§ **Description of the task**
Repeat the entire listing exactly.

++++++++++

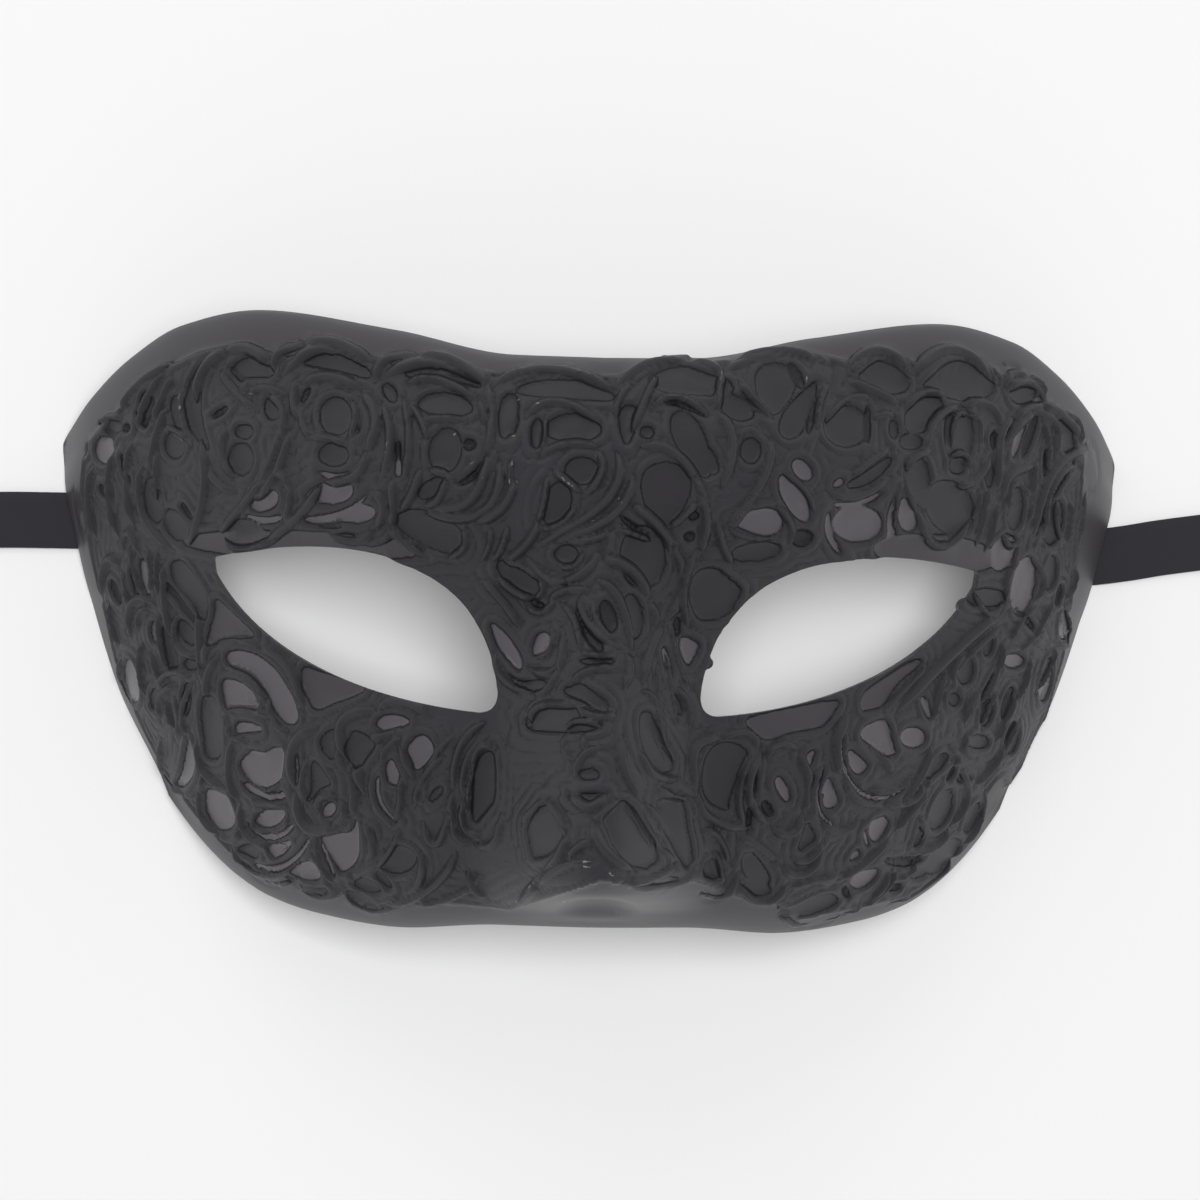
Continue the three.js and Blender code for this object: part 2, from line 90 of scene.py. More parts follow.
# Nose ridge: height share, rise and half breadth as shares
NOSE_RISE = [
    (-0.478, 0), (-0.46, 0.12), (-0.445, 0.42), (-0.43, 0.74), (-0.412, 0.94), (-0.388, 1), (-0.34, 0.92),
    (-0.279, 0.77), (-0.179, 0.56), (-0.079, 0.375), (0.01, 0.21), (0.1, 0.08), (0.18, 0),
]
NOSE_HALF = [
    (-0.478, 0.48), (-0.46, 0.49), (-0.445, 0.5), (-0.43, 0.5), (-0.412, 0.5), (-0.388, 0.5), (-0.34, 0.49),
    (-0.279, 0.45), (-0.179, 0.41), (-0.079, 0.375), (0.01, 0.34), (0.1, 0.3), (0.18, 0.27),
]
# Swells: place, spread and rise of the eye socket, the brow and the cheek
SWELLS = [
    (0.215, 0, 0.14, 0.12, -4.5),
    (0.2, 0.25, 0.16, 0.1, 2),
    (0.25, -0.3, 0.1, 0.13, 2.5),
]
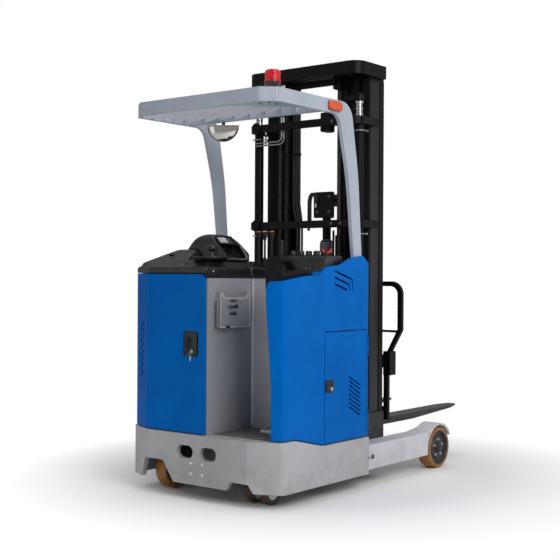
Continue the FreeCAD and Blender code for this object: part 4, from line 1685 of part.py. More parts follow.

++++++++++

§ **Result**
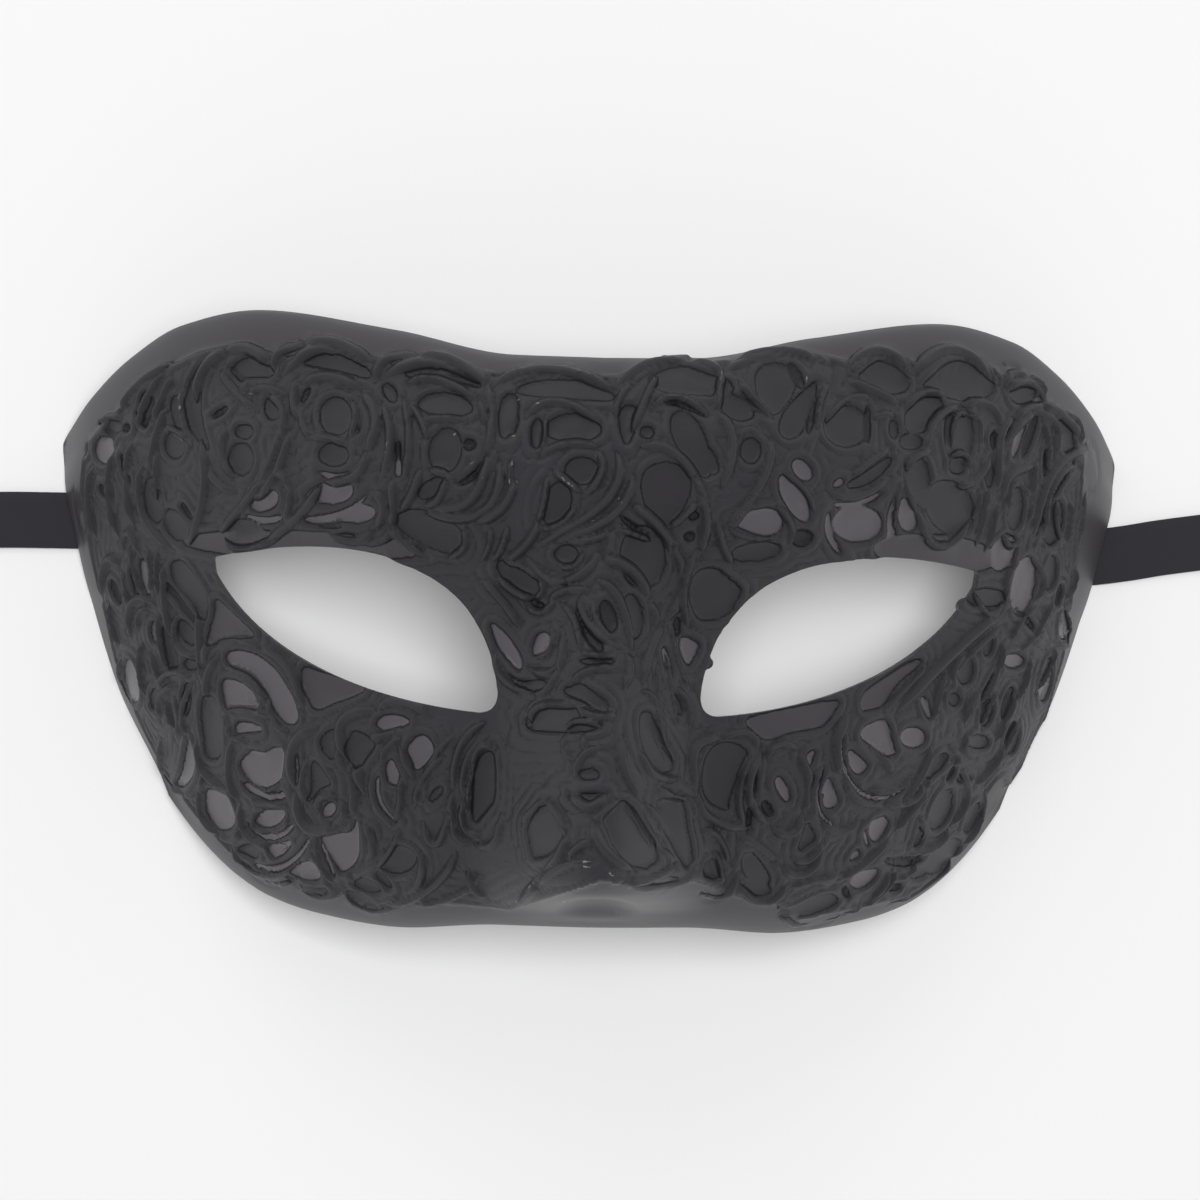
Continue the three.js and Blender code for this object: part 2, from line 90 of scene.py. More parts follow.
# Nose ridge: height share, rise and half breadth as shares
NOSE_RISE = [
    (-0.478, 0), (-0.46, 0.12), (-0.445, 0.42), (-0.43, 0.74), (-0.412, 0.94), (-0.388, 1), (-0.34, 0.92),
    (-0.279, 0.77), (-0.179, 0.56), (-0.079, 0.375), (0.01, 0.21), (0.1, 0.08), (0.18, 0),
]
NOSE_HALF = [
    (-0.478, 0.48), (-0.46, 0.49), (-0.445, 0.5), (-0.43, 0.5), (-0.412, 0.5), (-0.388, 0.5), (-0.34, 0.49),
    (-0.279, 0.45), (-0.179, 0.41), (-0.079, 0.375), (0.01, 0.34), (0.1, 0.3), (0.18, 0.27),
]
# Swells: place, spread and rise of the eye socket, the brow and the cheek
SWELLS = [
    (0.215, 0, 0.14, 0.12, -4.5),
    (0.2, 0.25, 0.16, 0.1, 2),
    (0.25, -0.3, 0.1, 0.13, 2.5),
]
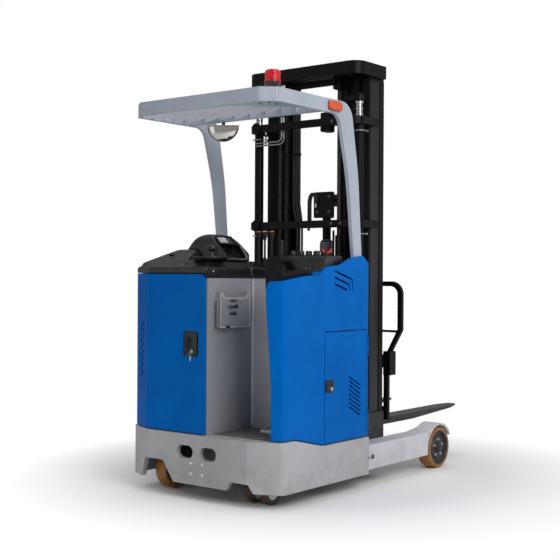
Continue the FreeCAD and Blender code for this object: part 4, from line 1685 of part.py. More parts follow.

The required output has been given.